East Lake: On the Road to Urban Renewal

Article excerpt


Hitting the brakes on suburban sprawl means shifting developers' focus to urban renewal, but rethinking city spaces is far from trivial. A project in Canberra's East Lake area is testing a new science-based approach.

East Lake is a short bus ride from Canberra's central business district, Civic. Close to jobs and public transport--and home to the ecologically significant Jerrabomberra Wetlands--the area has been identified asa future home for up to 9000 people.

You can imagine it is a tantalising prospect for developers.
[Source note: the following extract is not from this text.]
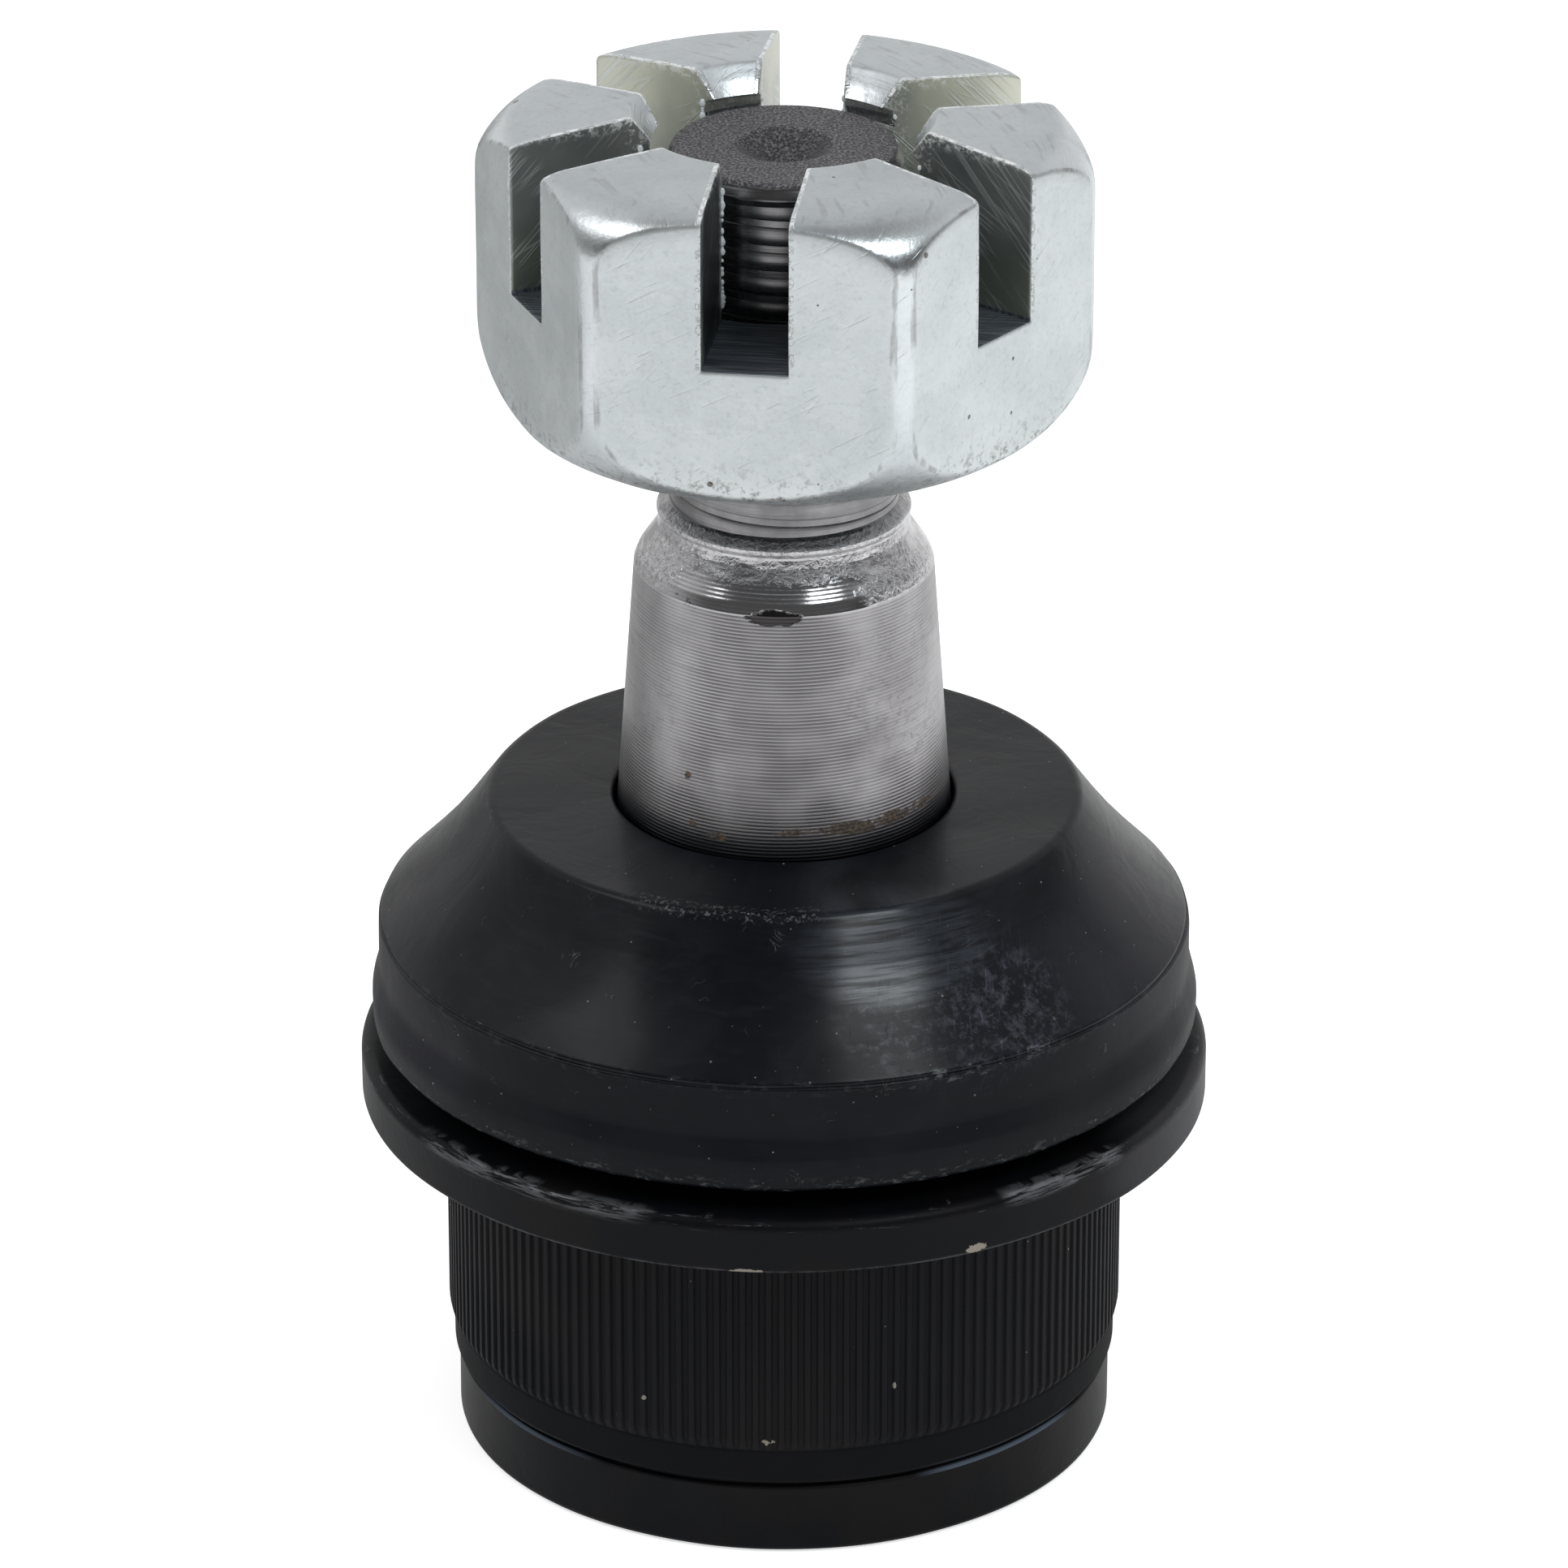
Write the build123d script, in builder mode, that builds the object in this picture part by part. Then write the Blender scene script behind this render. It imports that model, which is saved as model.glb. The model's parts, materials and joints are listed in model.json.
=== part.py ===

The ACT Government, however, has big plans for East Lake to become a best-practice showcase of sustainable development, and is working with CSIRO to help realise this goal.

'Around 60 per cent of current development in the ACT is in greenfield areas, but the intent is to reduce this figure to 50 per cent" says Paul Lewis, General Manager of Metropolitan Development and Land Supply at the ACT Planning and Land Authority.

According to Mr Lewis, the ACT can more efficiently use urban infrastructure and effectively deliver services, as well as improve the efficiency of land use and transport systems, by redeveloping under-utilised precincts such as East Lake.

'We want to make sure the decisionmaking processes bring key stakeholders and the broader community with us,' he says.

Urban renewal

Until the mid-1990s Australians were moving away from our inner-city suburbs in search of the suburban block with a backyard. But since then, lifestyle and urban planning decisions have attracted increased inner-city residential development and population growth.

Nonetheless, the middle and outer suburbs have continued to grow at an increasing rate, and the nation's five major cities now house 60 per cent of the population.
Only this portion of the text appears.